The Friday Fillip: Hot Dog, It’s Canada Day!

Today is Canada Day, so we’re all off celebrating. But because it’s also Friday, I thought I’d schedule this fillip for the folks south of the border and those Canadians who have taken their CrackBerrys to the cottage. It’s just a bit of musing on that “best friend” of summer celebrations, the humble hot dog — the frankfurter, the wiener, and surely one of the “wurst” hits of nutrition going.

Western lit first records the hot dog in ancient Greece, marking even then the eagerness of the diner: in the words of Homer’s Odyssey,

[H]e tossed about as one who turns a paunch full of blood and fat in front of a hot fire, doing it first on one side and then on the other, that he may get it cooked as soon as possible…

Though wisdom has it now that rather than grilling a dog, you really ought to steam it, so as not to dry it out. And speaking of steaming, in Montreal it used to be common (may still be) to call a hot dog a steamé (or stimé, or in English a steamie) and these might be eaten “all dressed,” which, curiously, doesn’t mean with everything on it, at least not everywhere, but does usually require mustard, chopped onion, and sauerkraut. (For me, relish is lacking; but surely no one puts ketchup on a hot dog. Ketchup is for hamburgers.)

In Toronto, where I am, hot dogs are the only street meat that’s legal; so there’s fairly intense competition among vendors to offer the best (or the cheapest) tube steak. But out on the left coast, where they’re more adventurous, you might be able to find a Japadog, which offers a Kobe beef sausage dressed with seaweed or fish flakes, among other things, but not, I’m happy to say, tofu.

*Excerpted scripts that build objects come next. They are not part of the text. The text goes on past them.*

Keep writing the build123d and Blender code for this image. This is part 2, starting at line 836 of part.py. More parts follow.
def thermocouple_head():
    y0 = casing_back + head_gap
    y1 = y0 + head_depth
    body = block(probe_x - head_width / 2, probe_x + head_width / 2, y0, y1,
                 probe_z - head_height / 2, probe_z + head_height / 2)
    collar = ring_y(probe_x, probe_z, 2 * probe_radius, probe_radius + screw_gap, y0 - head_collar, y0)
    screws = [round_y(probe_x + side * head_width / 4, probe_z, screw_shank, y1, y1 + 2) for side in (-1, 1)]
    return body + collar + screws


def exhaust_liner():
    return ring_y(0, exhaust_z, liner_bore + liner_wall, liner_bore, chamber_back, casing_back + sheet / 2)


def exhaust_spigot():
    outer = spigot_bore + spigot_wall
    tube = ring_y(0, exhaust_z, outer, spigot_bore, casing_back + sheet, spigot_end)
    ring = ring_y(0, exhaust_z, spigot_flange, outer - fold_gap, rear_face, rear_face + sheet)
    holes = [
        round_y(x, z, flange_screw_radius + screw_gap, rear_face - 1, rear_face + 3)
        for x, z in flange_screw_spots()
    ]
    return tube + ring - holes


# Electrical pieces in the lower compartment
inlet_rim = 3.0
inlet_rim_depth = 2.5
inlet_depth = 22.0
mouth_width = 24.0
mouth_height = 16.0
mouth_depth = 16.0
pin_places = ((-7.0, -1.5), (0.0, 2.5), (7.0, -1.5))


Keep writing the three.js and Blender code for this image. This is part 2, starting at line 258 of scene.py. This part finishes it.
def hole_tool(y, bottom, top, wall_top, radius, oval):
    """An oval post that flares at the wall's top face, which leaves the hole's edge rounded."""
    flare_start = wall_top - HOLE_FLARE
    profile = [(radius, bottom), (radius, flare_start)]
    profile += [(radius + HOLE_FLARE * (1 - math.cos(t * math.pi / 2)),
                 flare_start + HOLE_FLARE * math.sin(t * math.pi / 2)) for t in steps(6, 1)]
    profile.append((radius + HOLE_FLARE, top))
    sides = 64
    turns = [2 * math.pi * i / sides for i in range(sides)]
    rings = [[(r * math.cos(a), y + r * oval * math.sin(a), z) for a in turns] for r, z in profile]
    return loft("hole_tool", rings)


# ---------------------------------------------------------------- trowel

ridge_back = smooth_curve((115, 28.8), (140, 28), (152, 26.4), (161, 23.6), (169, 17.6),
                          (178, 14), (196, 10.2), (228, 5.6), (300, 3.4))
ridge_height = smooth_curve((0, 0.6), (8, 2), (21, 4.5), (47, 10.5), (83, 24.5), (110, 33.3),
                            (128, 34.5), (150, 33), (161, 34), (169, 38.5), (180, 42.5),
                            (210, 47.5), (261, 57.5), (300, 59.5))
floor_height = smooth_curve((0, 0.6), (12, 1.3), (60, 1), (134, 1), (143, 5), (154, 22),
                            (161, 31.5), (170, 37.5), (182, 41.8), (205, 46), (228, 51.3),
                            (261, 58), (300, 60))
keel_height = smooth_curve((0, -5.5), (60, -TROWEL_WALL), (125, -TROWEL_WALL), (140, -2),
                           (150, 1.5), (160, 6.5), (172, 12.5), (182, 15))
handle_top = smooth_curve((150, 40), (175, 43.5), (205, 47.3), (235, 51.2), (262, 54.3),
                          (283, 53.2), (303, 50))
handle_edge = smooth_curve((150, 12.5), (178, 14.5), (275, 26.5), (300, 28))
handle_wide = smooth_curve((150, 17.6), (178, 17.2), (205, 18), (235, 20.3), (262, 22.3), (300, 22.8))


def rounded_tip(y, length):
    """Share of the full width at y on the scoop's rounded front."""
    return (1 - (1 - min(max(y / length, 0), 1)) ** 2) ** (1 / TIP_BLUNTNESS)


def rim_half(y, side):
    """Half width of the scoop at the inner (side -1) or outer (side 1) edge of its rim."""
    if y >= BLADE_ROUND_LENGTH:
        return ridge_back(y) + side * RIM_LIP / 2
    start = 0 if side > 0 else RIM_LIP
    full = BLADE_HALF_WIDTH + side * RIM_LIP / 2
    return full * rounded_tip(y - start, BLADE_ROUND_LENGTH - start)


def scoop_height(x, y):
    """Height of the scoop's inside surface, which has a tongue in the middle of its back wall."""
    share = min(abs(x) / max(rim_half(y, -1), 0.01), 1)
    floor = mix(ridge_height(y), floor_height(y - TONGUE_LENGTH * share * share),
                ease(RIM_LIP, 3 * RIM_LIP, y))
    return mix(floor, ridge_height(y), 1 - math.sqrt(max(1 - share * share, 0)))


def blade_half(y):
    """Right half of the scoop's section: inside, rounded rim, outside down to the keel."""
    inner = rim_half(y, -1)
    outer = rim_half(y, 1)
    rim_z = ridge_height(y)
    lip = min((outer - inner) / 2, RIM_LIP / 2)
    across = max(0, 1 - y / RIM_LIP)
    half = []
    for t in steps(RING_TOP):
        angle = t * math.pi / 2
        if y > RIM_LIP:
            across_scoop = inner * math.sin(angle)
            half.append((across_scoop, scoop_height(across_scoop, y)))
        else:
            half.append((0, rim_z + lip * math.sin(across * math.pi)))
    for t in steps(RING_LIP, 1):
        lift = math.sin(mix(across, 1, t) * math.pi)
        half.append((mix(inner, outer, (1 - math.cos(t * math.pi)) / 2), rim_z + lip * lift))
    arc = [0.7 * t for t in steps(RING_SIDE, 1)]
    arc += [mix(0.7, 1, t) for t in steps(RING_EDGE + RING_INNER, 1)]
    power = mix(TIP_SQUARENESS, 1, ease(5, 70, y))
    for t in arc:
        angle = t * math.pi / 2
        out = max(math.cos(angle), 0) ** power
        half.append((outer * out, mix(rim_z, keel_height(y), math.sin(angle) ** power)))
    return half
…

What’s in a hot dog? Best not to ask if you’re at all squeamish, perhaps. (It’s often assumed that Bismark said that no one should see sausages or laws being made; but in fact it was an American, John Godfrey Saxe, this in a curious way reversing the Germanic origin — Frankfurt: frankfurter; Vienna: wiener — of what became the quintessential American food.) If you really want to know, you might take a look at the Hot Dog Council’s video on the topic (cut to the 4’23” point to skip the propaganda). But whatever parts of the animal get used, it’s likely the nitrites that should be the real source of interest. What do they do? According to the University of Minnesota:

Nitrite in meat greatly delays development of botulinal toxin (botulism), develops cured meat flavor and color, retards development of rancidity and off-odors and off-flavors during storage, inhibits development of warmed-over flavor, and preserves flavors of spices, smoke, etc.

But in quantity, nitrites are in fact carcinogenic, so you may wish to buy nitrite-free dogs. Or alongside the weenies pop some vitamin C and D, which “inhibit the formation of N-nitroso compounds,” explaining how it is that vitamin-containing spinach, celery, and green lettuce, which also boast nitrites, don’t make the danger list.

If you happen to be travelling on the holiday and nonetheless want to indulge, it might help to know that, according to a site I consulted, a hot dog in Finnish is makkarat, in Swedish it’s varmkorv, and Worstjes in Dutch. And, we’re told, in German it’s heisser Hund; but that, I happen to know, actually means a dog in heat, which makes my Finnish, Swedish and Dutch recommendations suspect, I’d say. But if you’re around the Vatican and hanker after a hot dog, call for a pastillum botello fartum — swear to god! it’s from the recent Vatican Latin dictionary.